The film's big selling point is a sexually upfront role for the usually wholesome Meg Ryan. She's pretty credible, more in the sex scenes than when being a reserved, knowing highbrow (Frannie never convinces as a writer, not least since she seems mainly to generate lots of beautifully handwritten Post-It notes). But she certainly comes alive in her duets with Ruffalo, where her introverted gusto suggests an actress genuinely flexing parts of her system - and body - she's never previously had the chance to.

But she isn't half as impressive as Ruffalo, especially given that his role doesn't allow for much more than a hirsutely grumpy Brandoesque hunk. His abrasively garrulous, petulant Malloy is the macho cop as overgrown playground stud, trying to wow the girls with tough talk.
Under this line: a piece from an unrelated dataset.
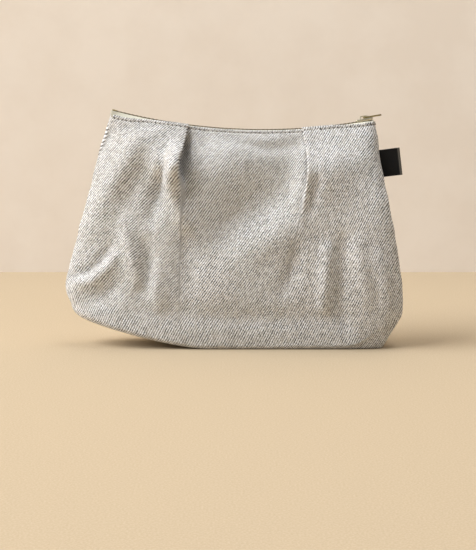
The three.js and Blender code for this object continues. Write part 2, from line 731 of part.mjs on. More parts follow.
function toothRow(side) {
  const cordStart = ZIP_START + CORD_START_INSET;
  const cordEnd = SLIDER_NOSE - CORD_END_INSET;
  const firstTooth = ZIP_START + STOP_LENGTH + SEW_GAP + TOOTH_HALF_WIDTH;
  const offset = side > 0 ? TOOTH_PITCH / 2 : 0;
  const teeth = [];
  for (let at = firstTooth + offset; at < TEETH_END; at += TOOTH_PITCH) {
    teeth.push(tooth(at, side));
  }
  return geometryOf(joined([cord(cordStart, cordEnd, side), ...teeth]));
}

// The bottom stop: one clip whose web stands between the cords and whose plates cover them
function bottomStop() {
  const web = CORD_OFFSET - CORD_RADIUS - SEW_GAP;
  const reach = CORD_OFFSET + CORD_RADIUS + SEW_GAP;
  const under = CORD_RADIUS + SEW_GAP;
  const top = under + STOP_WALL;
  const corner = top - STOP_CHAMFER;
  const right = [[web, under], [reach, under], [reach, corner], [reach - STOP_CHAMFER, top]];
  const outline = [
    ...right,
    ...right.map(([y, w]) => [-y, w]).reverse(),
    ...right.map(([y, w]) => [-y, -w]),
    ...right.map(([y, w]) => [y, -w]).reverse(),
  ];
  const ends = [ZIP_START, ZIP_START + STOP_LENGTH];
  return loft(ends.map((at) => outline.map(([y, w]) => chainPoint(at, y, w))), outline);
}

// A top stop: a C-shaped clip round one cord, open towards the tape
function topStop(side) {
  const end = SLIDER_NOSE - TOP_STOP_SETBACK;
  const gap = CORD_RADIUS + TOP_STOP_GAP;
  const wall = gap + TOP_STOP_WALL;
  const corner = wall - STOP_CHAMFER;
  const mouth = CORD_RADIUS + TOP_STOP_LIP;
  const outline = [
    [mouth, gap],
    [mouth, wall],
    [-corner, wall],
    [-wall, corner],
    [-wall, -corner],
    [-corner, -wall],
    [mouth, -wall],
    [mouth, -gap],
    [-gap, -gap],
    [-gap, gap],
  ];
  const rings = [end - TOP_STOP_LENGTH, end].map((at) => {
    const centre = CORD_OFFSET + rowSpread(at);
    return outline.map(([y, w]) => chainPoint(at, side * (centre + y), w));
  });
  return loft(rings, outline);
}

// Slider, in its own frame: X towards the nose, Z up from the chain, origin at its middle
const NOSE = SLIDER_LENGTH / 2;
const FLARE_START = NOSE - FLARE_FROM_NOSE;
const FLARE_END = NOSE - FLARE_TO_NOSE;

function withMirror(half) {
  return [...half, ...half.map(([x, y]) => [x, -y]).reverse()];
}

// The slider's plan, narrow at the tail and wide at the nose
function sliderPlan() {
  const tail = TAIL_INNER + WALL_THICK;
  const nose = NOSE_INNER + WALL_THICK;
  return withMirror([
    [-NOSE, tail - TAIL_CHAMFER[1]],
    [-NOSE + TAIL_CHAMFER[0], tail],
    [FLARE_START, tail],
    [FLARE_END, nose],
    [NOSE - NOSE_CHAMFER[0], nose],
    [NOSE, nose - NOSE_CHAMFER[1]],
  ]);
}

// The room between the rims, which runs out at the tail and the nose
function channelPlan() {
  return withMirror([
    [-NOSE - CUT_MARGIN, TAIL_INNER],
    [FLARE_START, TAIL_INNER],
    [FLARE_END, NOSE_INNER],
    [NOSE + CUT_MARGIN, NOSE_INNER],
  ]);
}

function wedgePlan() {
  const front = NOSE - WEDGE_SETBACK;
  return withMirror([
    [front - WEDGE_LENGTH, WEDGE_POINT],
    ...WEDGE_SHOULDERS.map((back) => [NOSE - back, WEDGE_HALF_WIDTH]),
    [front, WEDGE_HALF_WIDTH / 2],
  ]);
}

// The bail is an arch along the slider, with room under it for the bar of the pull tab
function bailArch() {
  const foot = SLIDER_HALF_HEIGHT - BAIL_SINK;
  const under = PULL_AXIS_HEIGHT + PULL_BAR_RADIUS + BAR_GAP;
  const top = under + BAIL_THICK;
  const outer = BAIL_LENGTH / 2;
  const inner = outer - BAIL_THICK;
  const half = [
    [outer, foot],
    [outer, under - BAIL_CORNER],
    [outer - BAIL_SHOULDER, top],
  ];
  const hole = [
    [-inner, foot],
    [-inner, under - BAIL_CORNER],
    [-inner + BAIL_CORNER, under],
    [inner - BAIL_CORNER, under],
    [inner, under - BAIL_CORNER],
    [inner, foot],
  ];
  return [...half, ...half.map(([x, z]) => [-x, z]).reverse(), ...hole];
}

function slider() {
  const top = CHANNEL_HALF_HEIGHT;
  const overlap = PLATE_THICK / 4;
  const sides = [1, -1].map((side) => {
    const heights = [SLOT_HALF_HEIGHT, SLIDER_HALF_HEIGHT].map((height) => side * height);
    const shoe = solidOf(prism(sliderPlan(), Math.min(...heights), Math.max(...heights)));
    const room = [0, side * top];
    return shoe.subtract(solidOf(prism(channelPlan(), Math.min(...room), Math.max(...room))));
  });
  const wedge = solidOf(prism(wedgePlan(), -top - overlap, top + overlap));
  const bail = solidOf(crossPrism(bailArch(), BAIL_WIDTH / 2));
  return geometryOf(sides[0].add(sides[1]).add(wedge).add(bail));
}

// Pull tab, in its own frame: X along the tab, with its bar on the Y axis
function cylinderAcross(radius, from, to) {
  const cylinder = new THREE.CylinderGeometry(radius, radius, to - from, 12);
  return cylinder.translate(0, (from + to) / 2, 0);
}

function pullTab() {
  const half = PULL_THICK / 2;
  const armInner = BAIL_WIDTH / 2 + SEW_GAP;
  const armOuter = PULL_WIDTH / 2;
  const tip = PULL_TIP_WIDTH / 2;
  const edge = [
    [0, armInner],
    [0, armOuter],
    [PULL_WINDOW, armOuter],
    PULL_WAIST,
    [PULL_LENGTH - PULL_TIP_RUN, tip],
    ...PULL_TIP_CORNERS.map(([back, inward]) => [PULL_LENGTH - back, tip - inward]),
  ];
  const window = [[PULL_WINDOW, -armInner], [PULL_WINDOW, armInner]];
  const outline = [...edge, ...edge.map(([x, y]) => [x, -y]).reverse(), ...window];
  return geometryOf(joined([
    prism(outline, -half, half),
    cylinderAcross(PULL_BAR_RADIUS, -armInner - half, armInner + half),
    cylinderAcross(half, armInner, armOuter),
    cylinderAcross(half, -armOuter, -armInner),
  ]));
}

// Side tag, in its own frame: X out from the seam, Z up along it. The fold is left puffy.
function sideTag() {
  const bend = TAG_REACH - TAG_LOOP_RADIUS;
  const root = TAG_TAPE + TAG_LAYER_GAP;
  const shape = new THREE.Shape();
  shape.moveTo(-TAG_ROOT, -root);
  shape.lineTo(TAG_PUFF_START, -root);
  shape.lineTo(bend, -TAG_LOOP_RADIUS);
  shape.absarc(bend, 0, TAG_LOOP_RADIUS, -HALF_PI, HALF_PI, false);
  shape.lineTo(TAG_PUFF_START, root);
  shape.lineTo(-TAG_ROOT, root);
  const room = TAG_LOOP_RADIUS - TAG_TAPE;
  const hole = new THREE.Path();
  hole.moveTo(TAG_PUFF_START, -TAG_LAYER_GAP);
  hole.lineTo(TAG_PUFF_START, TAG_LAYER_GAP);
  hole.lineTo(bend, room);
  hole.absarc(bend, 0, room, HALF_PI, -HALF_PI, true);
  shape.holes.push(hole);
  const options = { depth: TAG_WIDTH, bevelEnabled: false, curveSegments: TAG_CURVE_SEGMENTS };
  return new THREE.ExtrudeGeometry(shape, options).translate(0, 0, -TAG_WIDTH / 2);
}

// Assembly

const pouch = new THREE.Group();
pouch.add(
  namedMesh("front_panel", panel(FRONT_FOLDS), "twill"),
  namedMesh("back_panel", mirroredAcross(panel(BACK_FOLDS)), "twill"),
  namedMesh("front_lining", lining(FRONT_FOLDS), "lining"),
  namedMesh("back_lining", mirroredAcross(lining(BACK_FOLDS)), "lining"),
  namedMesh("zip_tape_front", zipTape(-1), "tape"),
  namedMesh("zip_tape_back", zipTape(1), "tape"),
  namedMesh("zip_teeth_front", toothRow(-1), "teeth"),
  namedMesh("zip_teeth_back", toothRow(1), "teeth"),
  namedMesh("zip_bottom_stop", bottomStop(), "brass"),
  namedMesh("zip_top_stop_front", topStop(-1), "brass"),
  namedMesh("zip_top_stop_back", topStop(1), "brass"),
  tagPlaced(namedMesh("side_tag", sideTag(), "dark")),
);

const runner = new THREE.Group();
runner.position.copy(chainPoint(SLIDER_MIDDLE, 0, 0));
runner.rotation.y = -SLIDER_MIDDLE / ZIP_RADIUS;
runner.add(namedMesh("zip_slider", slider(), "brass"));

const hangingPull = new THREE.Group();
hangingPull.position.z = PULL_AXIS_HEIGHT;
hangingPull.add(namedMesh("pull_tab", pullTab(), "brass"));
runner.add(hangingPull);
pouch.add(runner);

export default pouch;
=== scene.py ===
# The looks of a pleated zip pouch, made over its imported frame.
# Blender holds metres. The pouch's own sizes are written in millimetres, as its maker would.

import math

import bmesh
import bpy
import numpy as np
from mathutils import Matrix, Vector


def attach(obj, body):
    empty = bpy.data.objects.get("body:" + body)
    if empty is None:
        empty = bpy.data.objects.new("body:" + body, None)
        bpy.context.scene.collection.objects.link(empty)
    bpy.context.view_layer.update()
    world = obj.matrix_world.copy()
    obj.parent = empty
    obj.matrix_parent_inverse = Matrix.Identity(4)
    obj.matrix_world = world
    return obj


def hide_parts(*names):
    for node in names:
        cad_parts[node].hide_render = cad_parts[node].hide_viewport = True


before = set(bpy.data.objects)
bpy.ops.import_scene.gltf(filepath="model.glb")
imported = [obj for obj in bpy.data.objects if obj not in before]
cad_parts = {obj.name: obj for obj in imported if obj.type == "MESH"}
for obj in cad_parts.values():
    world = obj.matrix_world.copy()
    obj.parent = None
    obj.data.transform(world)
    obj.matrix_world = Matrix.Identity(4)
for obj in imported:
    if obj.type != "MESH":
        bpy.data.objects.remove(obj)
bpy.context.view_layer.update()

MM = 0.001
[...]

In the bed scenes, Ruffalo suggests tenderness, generosity, humour; his post-coital reminiscences are the film's most convincingly human moments.

Otherwise, there's also a lot that's truly awkward about the film, not least the strand involving Frannie's student Cornelius (Sharrieff Pugh), which plays crudely on ideas about middle-class white women's fears and fantasies about young working-class black men. Then there's the insanely silly denouement. Moore ended her novel with a twist that was daring, extremely dark and true to her subject-matter, yet impossible to film; the generic ending she's written with Campion makes a nonsense of the whole exercise.
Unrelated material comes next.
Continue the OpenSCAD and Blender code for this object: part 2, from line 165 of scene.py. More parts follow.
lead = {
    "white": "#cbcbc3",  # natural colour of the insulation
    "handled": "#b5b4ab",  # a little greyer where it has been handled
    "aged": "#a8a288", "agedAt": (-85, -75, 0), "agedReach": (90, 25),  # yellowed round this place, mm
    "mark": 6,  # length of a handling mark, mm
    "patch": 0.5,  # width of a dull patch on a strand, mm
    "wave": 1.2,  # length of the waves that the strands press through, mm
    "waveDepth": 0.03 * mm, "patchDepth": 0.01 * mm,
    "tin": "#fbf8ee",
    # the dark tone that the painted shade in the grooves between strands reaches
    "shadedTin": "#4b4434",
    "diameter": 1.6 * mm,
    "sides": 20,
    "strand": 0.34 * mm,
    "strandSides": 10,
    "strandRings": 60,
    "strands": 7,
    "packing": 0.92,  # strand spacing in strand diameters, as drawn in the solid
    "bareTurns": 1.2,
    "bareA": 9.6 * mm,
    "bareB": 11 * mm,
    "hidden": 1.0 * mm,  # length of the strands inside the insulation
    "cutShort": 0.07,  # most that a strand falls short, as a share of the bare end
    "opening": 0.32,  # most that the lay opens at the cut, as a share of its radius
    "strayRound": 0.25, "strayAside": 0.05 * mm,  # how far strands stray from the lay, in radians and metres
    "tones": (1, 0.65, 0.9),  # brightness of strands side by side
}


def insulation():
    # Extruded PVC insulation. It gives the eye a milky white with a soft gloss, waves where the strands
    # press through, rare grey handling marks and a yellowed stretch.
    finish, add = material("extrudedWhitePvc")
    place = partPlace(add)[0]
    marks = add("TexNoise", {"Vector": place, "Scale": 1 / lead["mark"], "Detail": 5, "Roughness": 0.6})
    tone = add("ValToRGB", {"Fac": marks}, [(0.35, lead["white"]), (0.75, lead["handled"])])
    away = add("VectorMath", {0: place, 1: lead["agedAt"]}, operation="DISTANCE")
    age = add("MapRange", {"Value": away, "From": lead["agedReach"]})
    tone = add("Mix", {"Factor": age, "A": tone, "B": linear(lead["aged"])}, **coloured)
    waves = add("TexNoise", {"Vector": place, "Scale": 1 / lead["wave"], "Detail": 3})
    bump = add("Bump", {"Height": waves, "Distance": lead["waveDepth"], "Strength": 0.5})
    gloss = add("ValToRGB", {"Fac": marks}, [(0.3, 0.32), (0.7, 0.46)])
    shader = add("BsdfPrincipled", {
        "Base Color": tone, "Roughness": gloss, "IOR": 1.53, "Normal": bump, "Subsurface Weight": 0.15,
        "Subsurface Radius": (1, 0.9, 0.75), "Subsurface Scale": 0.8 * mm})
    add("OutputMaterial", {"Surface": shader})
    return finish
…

So, a bit of blood, a bit of oral, some play with handcuffs and - as they say on TV - strong language from the start. But there's nothing terribly shocking or even unsettling about In the Cut, which for all its intensity, feels only vicariously dangerous, like a coffee-table collection of images from the inferno. In The Piano, Campion subverted the stiffness of Victorian costume drama to disconcertingly erotic effect - remember the general outbreak of cold sweats over Harvey Keitel's stout middle-aged nakedness? In the Cut is a story of eroticism set in a world itself screamingly eroticised, which rather defeats the object. It's not very transgressive at all; in fact, it would probably work perfectly well as a loucher-than-average date movie.